In its absence, I'm going for the 19th century as well, for similar reasons to pinguin.
biascut
Jan. 12th, 2005 04:40 pm (UTC)
Sadly, what I know about the eighteenth century is all stuffed into the twenty years at the end, but I have heard rumours that the first fifty years were pretty good too. The Enlightenment! The French Revolution! The American Declaration of Independence! Mary Wollstonecraft and Godwin! Really low cut dresses! What's not to love?
glitzfrau
Jan. 12th, 2005 05:19 pm (UTC)
Just so I'm completely clear on the low-cut dresses... are we talking 1740s bosomy corsetted sacque-back dresses, or Revolutionary flimsy muslin numbers that show that you're wearing no knickers, being a Lady of Quality?

These things are important for Historical Accuracy.
slemslempike
Jan. 12th, 2005 05:27 pm (UTC)
Um, iggerant person here, but...deliberately showing no knickers? And which revolution?
glitzfrau
Jan. 12th, 2005 05:29 pm (UTC)
1. Until the mid-nineteenth century, no woman of quality wore knickers, only prostitutes. This caused great hilarity among Rakes and Cartoonists when see-through muslin frocks came in in the late eighteenth century.

2. The French revolution, which caused a fashion across Europe for pseudo-Roman gear such as muslin dresses, sandals and Elaborately Touseled Napoleonic Male Hair.
biascut
Jan. 12th, 2005 05:28 pm (UTC)
That's the best bit! As long as you stay away from the Puritan types, low cut dresses were pretty much the one constant while waists were nipping in and out and up and down!

And ooh, look at this</i> picture. I never understand people who are into all the leather and rubber fetish stuff. For me, it'd be all about silk stockings, linen shifts, silk underskirts and calico corsets. Now that's fetishy.

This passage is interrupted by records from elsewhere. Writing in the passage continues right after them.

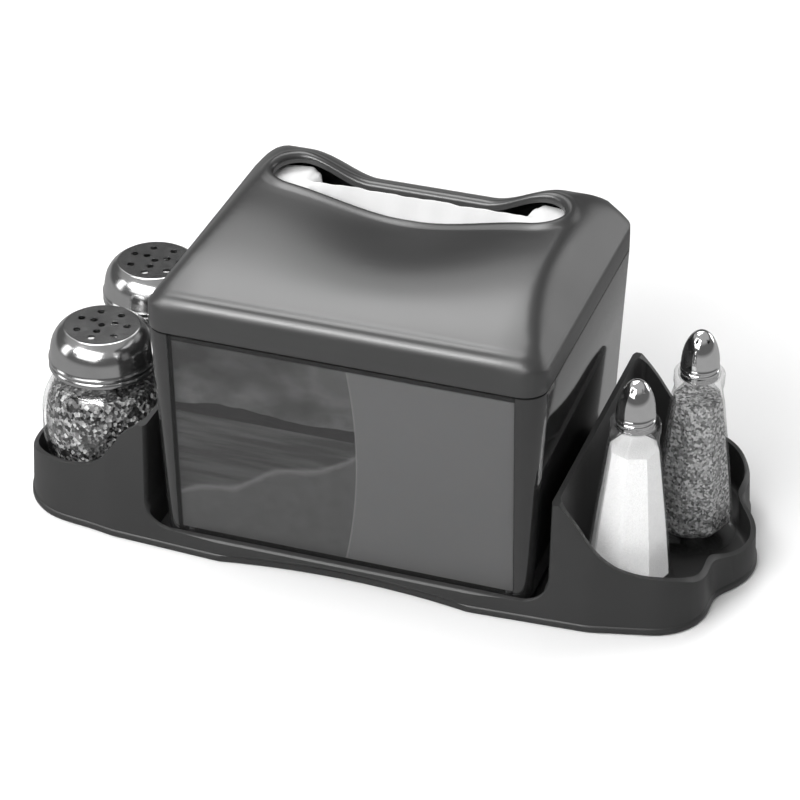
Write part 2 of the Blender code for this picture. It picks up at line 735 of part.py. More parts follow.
def slot_outline(inset, count):
    """The slot's rounded ends and straight sides, walked like the cover's outline."""
    radius = SLOT_WIDE / 2 - inset
    straight = SLOT_LONG / 2 - SLOT_WIDE / 2
    turn = math.pi * radius
    whole = 4 * straight + 2 * turn
    points = []
    for k in range(count):
        s = (k / count) * whole
        quarter = turn / 2
        if s < quarter:
            a = s / radius
            points.append((straight + radius * math.cos(a), radius * math.sin(a)))
        elif s < quarter + 2 * straight:
            points.append((straight - (s - quarter), radius))
        elif s < quarter + 2 * straight + turn:
            a = math.pi / 2 + (s - quarter - 2 * straight) / radius
            points.append((-straight + radius * math.cos(a), radius * math.sin(a)))
        elif s < quarter + 4 * straight + turn:
            points.append((-straight + (s - quarter - 2 * straight - turn), -radius))
        else:
            a = 3 * math.pi / 2 + (s - quarter - 4 * straight - turn) / radius
            points.append((straight + radius * math.cos(a), radius * math.sin(a)))
    return [(x, y + SLOT_Y) for x, y in points]


def even_outline(points, count):
    """Spaces points evenly round a loop that starts where it crosses the right side's middle."""
    closed = points + points[:1]
    lengths = [math.dist(a, b) for a, b in zip(closed[:-1], closed[1:])]
    whole = sum(lengths)
    result = []
    for k in range(count):
        target = whole * k / count
        for (ax, ay), (bx, by), piece in zip(closed[:-1], closed[1:], lengths):
            if target <= piece:
                t = target / piece
                result.append((ax + (bx - ax) * t, ay + (by - ay) * t))
                break
            target -= piece
    return result


COVER_POINTS = 64


def cover_rim(count, inset):
    """The cover's outline starting level with the slot's middle on the right."""
    full = box_outline(inset, per_corner=9)
    start = (BOX_LONG / 2 - inset, SLOT_Y)
    return even_outline([start] + full, count)


def drawn_in(outer, inner, distance=0.0, share=None):
    """Moves each outer point towards its inner one, by a distance or by a share of the way."""
    points = []
    for (ax, ay), (bx, by) in zip(outer, inner):
        t = distance / math.dist((ax, ay), (bx, by)) if share is None else share
        points.append((ax + (bx - ax) * t, ay + (by - ay) * t))
    return points


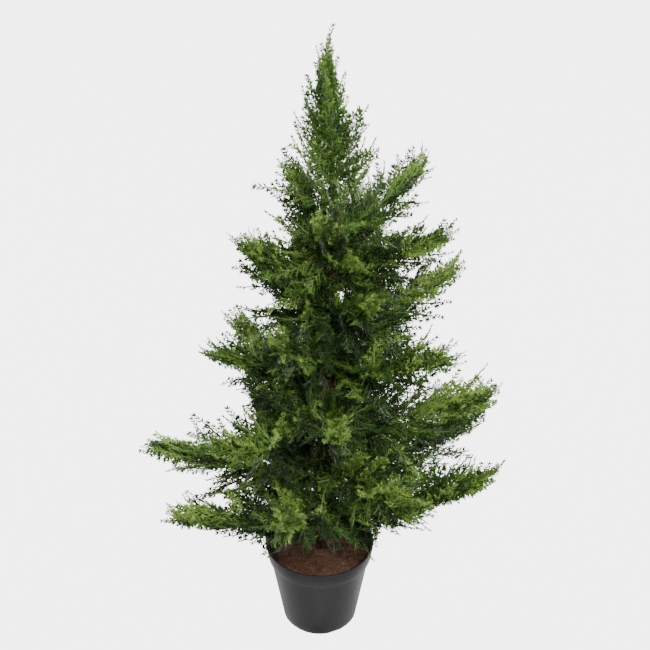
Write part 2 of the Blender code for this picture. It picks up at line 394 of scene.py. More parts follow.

Obviously, though, I voted for the 18th century because of the philosophy and politics. And Bach. Obviously.
glitzfrau
Jan. 12th, 2005 05:30 pm (UTC)
Sorry. That cat between the lady's legs... defeated me. I hope you'll understand.
biascut
Jan. 12th, 2005 08:07 pm (UTC)
Tut! You are so coarse!
stellanova
Jan. 12th, 2005 05:37 pm (UTC)
I've always loved these stockings, from one of Hogarth's slightly saucy paintings - there's something about those coloured 18th century stockings that's really sexy...

biascut
Jan. 12th, 2005 05:44 pm (UTC)
Ooh, they are saucy. There's something about people's thighs above those kind of stockings, isn't there? I bet none of them were worrying about their thighs being too fat.
pinguin
Jan. 12th, 2005 09:40 pm (UTC)
Thighs like that have to be a little bit fat for it to work anyway, don't they? Not too fat... but a little bulge above the stocking is *perfect*.

Oh I feel quite warm. I must go and read some more chemistry papers.
hfnuala
Jan. 12th, 2005 04:44 pm (UTC)
What a beautiful pciture - their expressions are great. While I love reading about the 18th century (Claire Tomalin is so wonderful and, of course, there's Aristocrats) I think I'd prefer the 19th cenutry. More knowledge and social mobility.
stellanova
Jan. 12th, 2005 04:48 pm (UTC)
Aren't they lovely? I really, really like their faces. The quality of that reproduction isn't brilliant, obviously, but the Tate exhibition poster is perfect, and I love it. Half of it is basically the detail I posted, and the lower half is white with "the it girls" printed in the same blue as her dress, followed by all the exhibition details.
nwhyte
Jan. 12th, 2005 04:49 pm (UTC)
I'm with biascut on the 18th, because of all the political stuff and indeed the culture (Bach, Mozart, Sheridan).

But I'm also with leedy in that like her I am a thwarted medievalist. Gimme the 12th century, any time.
kulfuldi
Jan. 12th, 2005 05:11 pm (UTC)
17th, because I would of course be one of those witty upper-class ladies having an affair with a similarly witty rakish gentleman like in a Restoration comedy. Because of course I would live in London, that's where The Past happened.
stellanova
Jan. 12th, 2005 10:12 pm (UTC)
Because of course I would live in London, that's where The Past happened.

Hee! How true.
glitzfrau
Jan. 12th, 2005 05:18 pm (UTC)
Sixteenth or eighteenth, so that I could be one of those (of course impossibly rich, leisured and bosomly clad) bluestocking ladies who wrote radical pamphlets on Anglicanism/Kant/women's rights/Aristotle, while hosting a salon (C18) or attending at court (C16). Of course, the C16 court would be that of a Fitzgerald or Butler, and I would be trilingual in Latin, Irish and (with scorn) English, if I had to.
ladyxoc
Jan. 12th, 2005 05:41 pm (UTC)
Oooh, must have that book!!!
protoainsley
Jan. 12th, 2005 07:36 pm (UTC)
I'm all about the later 18th century, possibly into the very early 19th (for the dress style made famous in Austenian film adaptations).

Plus, you know, the politics. Revolution yay!
cleanskies
Jan. 13th, 2005 11:14 am (UTC)
specifically, the restoration
though I'd rather live in the future any day.